Tracking movement in the Earth's core
Earth's magnetic field exists thanks to swirling liquid nickel and iron in the planet's outer core some 1,800 miles beneath the surface. Anchored by the north and south magnetic poles (which tend to shift around and even reverse every million years or so), the field waxes and wanes in strength, undulating based on what's going on in the core.
Periodic and sometimes random changes in the distribution of that turbulent liquid metal can cause idiosyncrasies in the magnetic field. If you imagine the magnetic field as a series of rubber bands that thread through the magnetic poles and the Earth's core, then changes in the core essentially tug on different rubber bands in various places.
Those geomagnetic tugs then influence the north magnetic pole's migration and can even cause it to veer wildly from its current position.
Aubert et al./IPGP/CNRS Photo library
So far, predicting these magnetic-field shifts has been a challenge. But in the new study, geophysicists Julien Aubert and Christopher Finlay attempted to simulate the physical conditions of Earth's core by having supercomputers crunch 4 million hours' worth of calculations.

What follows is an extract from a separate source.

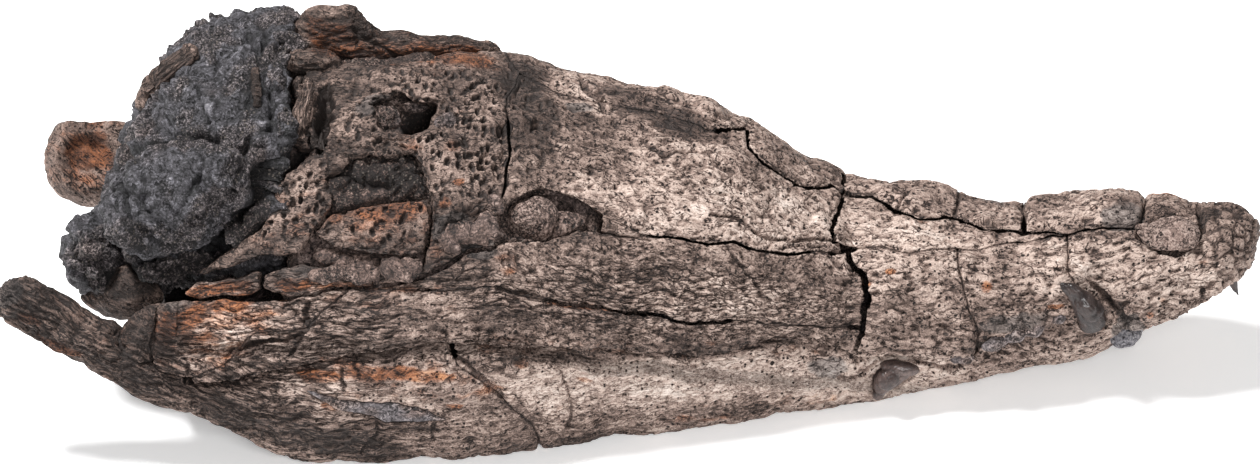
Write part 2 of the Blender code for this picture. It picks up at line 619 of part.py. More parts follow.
    # Lower jaw.
    right, left = jaw_half(-1), jaw_half(1, back_end=-262)
    fill = combine(copy_of(right), "INTERSECT", prism(FENESTRA, gap=2 * GAP))
    combine(right, "DIFFERENCE", prism(FENESTRA, gap=0))
    add(fill, "fenestra_fill_right", "rock")
    front_end = ((320, -60), (320, 200), (-100, 200))
    rear_end = ((-48, -120), (-400, -120), (-400, 200), (-100, 200))
    cut(right, join(back(MANDIBLE_CRACK), ((-100, 200),), back(front_end[:2])), "dentary_right")
    cut(right, join(MANDIBLE_CRACK, rear_end), "surangular_right", "dark_bone")
    for name, start, end in (("dentary_left", -90, 300), ("surangular_left", -262, -90)):
        piece = combine(copy_of(left), "INTERSECT",
                        prism(((start, LOW), (end, LOW), (end, HIGH), (start, HIGH)), side=1))
        add(piece, name)
    process = add(left_process(), "retroarticular_left", "rusty_bone")
    make_room(block, process)
    articular = rod(ARTICULAR, (13, 9, 5, 1.5), 0.9, sides=8)
    make_room(block, articular)
    make_room(made["surangular_right"][0], articular, made["quadratojugal_right"][0])
    combine(articular, "DIFFERENCE", prism(quadratojugal, gap=-GAP))
    add(articular, "articular_right", "dark_bone")

    # Teeth. Each is let into the bones that it stands in or lies against.
    for name, item in (("tooth_canine_right", canine(-1)), ("tooth_canine_left", canine(1)),
                       ("tooth_front_right", front_tooth(-1)), ("tooth_front_left", front_tooth(1)),
                       ("tooth_lump_right", ball((147, -52, 20), (13.5, 8, 10), tilt=-15))):
        for neighbour in ("premaxillae", "premaxilla_left", "maxilla_canine", "maxilla_front_lower",
                          "dentary_right", "dentary_left"):
            make_room(made[neighbour][0], item)
        add(item, name, "tooth")

    for name, (item, finish) in made.items():
        place(item, name, finish, skull)
    for item in (blank, hollow, far, near, right, left):
        bpy.data.objects.remove(item)


main()
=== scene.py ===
"""The looks of a fossil crocodile skull, held in dark grey rock.

Every CAD node is replaced by a fine mesh of the same solid. Its facets are rounded, its edges are
worn where bones meet, and its surface is carved with pits, winding grooves, streaks and cracks.
Each vertex also keeps how pale, rusty, streaked or dark the bone is there, for the materials.

Sizes are in millimetres until a mesh is made. The skull lies with the snout towards +X, and the
picture looks down on its right side from TILT above the floor. Places on the skull are given as
(x, h): x along the skull, and h the height in that slanted picture.
"""

import json
import math

import bmesh
import bpy
import numpy as np
from mathutils import Matrix, Vector
from mathutils.bvhtree import BVHTree

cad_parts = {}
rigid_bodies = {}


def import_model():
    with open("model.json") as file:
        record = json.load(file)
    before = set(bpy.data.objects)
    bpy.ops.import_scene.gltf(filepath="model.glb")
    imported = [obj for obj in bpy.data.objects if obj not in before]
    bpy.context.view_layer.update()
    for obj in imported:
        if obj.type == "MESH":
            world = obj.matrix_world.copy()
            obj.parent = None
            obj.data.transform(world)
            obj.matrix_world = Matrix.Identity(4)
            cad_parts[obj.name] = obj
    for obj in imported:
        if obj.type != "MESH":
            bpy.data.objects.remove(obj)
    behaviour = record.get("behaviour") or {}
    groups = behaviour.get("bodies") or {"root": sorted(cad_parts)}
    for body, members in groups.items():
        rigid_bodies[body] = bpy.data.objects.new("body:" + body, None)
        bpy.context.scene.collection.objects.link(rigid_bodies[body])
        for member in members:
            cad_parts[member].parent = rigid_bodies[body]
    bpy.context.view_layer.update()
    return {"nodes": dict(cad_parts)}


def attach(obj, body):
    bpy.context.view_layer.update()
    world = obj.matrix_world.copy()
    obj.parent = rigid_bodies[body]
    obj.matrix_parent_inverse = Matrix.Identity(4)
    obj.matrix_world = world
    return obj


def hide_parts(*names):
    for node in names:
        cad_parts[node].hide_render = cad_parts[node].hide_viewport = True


MM = 0.001
TILT = math.radians(35)
SEED = 11
REACH = 6.0                       # how far a seam is looked for
FAR = 500.0                       # from here a ray towards the skull meets its near side
WELD = 1e-6                       # in metres
SHARP = math.radians(32)          # edges of the CAD that are sharper than this aren't rounded
ROUNDING, MOST_ROUNDING = 0.7, 3.0  # the share of the full rounding, and its limit
SOFT_EDGE = 1.3, 0.55             # where a soft-edged ellipse ends and where it is full, in its radii
TINY = 1e-9                       # keeps a divisor above zero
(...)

The researchers knew that the movement of heat from the planet's interior outward can influence the magnetic field. In general, this happens at speed of 6 miles per year. But their results revealed that sometimes, there are pockets of liquid iron in the core that happen to be much warmer and lighter than the surrounding fluid. If the difference between these hot, less dense bits of fluid and their colder, denser counterparts is great enough, the warm liquid can rise very quickly.
That rapid motion then triggers magnetic waves that careen towards the core's surface, causing geomagnetic jerks.
"Think about these waves like vibrating strings of a musical instrument," Aubert told Business Insider.
Magnetic north is important for navigational models
Keeping tabs on magnetic north is imperative for European and American militaries because their navigation systems rely the WMM. Commercial airlines and smartphone GPS apps also rely on the model to help pilots and users pinpoint their locations and navigate accordingly.
That's why the British Geological Survey and the National Oceanic and Atmospheric Administration (NOAA) update the WMM every five years. The early update requested by the US military was completed February 4.
But even with these periodic updates, geomagnetic jerks make it tough to keep the model accurate, Aubert said.
Justin Sullivan/Getty Images
Justin Sullivan/Getty Images
His group's new model could address that problem by helping to predict how Earth's magnetic field might evolve.
"Within the next few years, we envision that it should indeed be possible for our groups [...] to capture past jerks and predict the future ones with improved accuracy," Aubert said.
Could the magnetic field ever collapse?
Earth's magnetic field shields its atmosphere, which does "a bulk of the work" of keeping out solar radiation, as Revenaugh put it. If we lost our magnetic field, we'd eventually lose our atmosphere.
But according to Revenaugh, that's extremely unlikely to happen, since the Earth's core would never stop rotating.
Even if the field did collapse, the devastating effects depicted in "The Core" (people with pacemakers dropping dead, out-of-control lightning storms, eviscerated national landmarks) wouldn't follow.
A far more likely scenario, Revenaugh suggested, would involve the magnetic poles reversing like they did 780,000 years ago. When such reversals happen (there have been several in Earth's history), the magnetic field drops to about 30% of its full strength, he said.
Though that's a far-away scenario, Revenaugh added that it's still important to improve scientists' understanding of the magnetic field today.
"The better we can model it, the better we can understand what's it's up to," he said.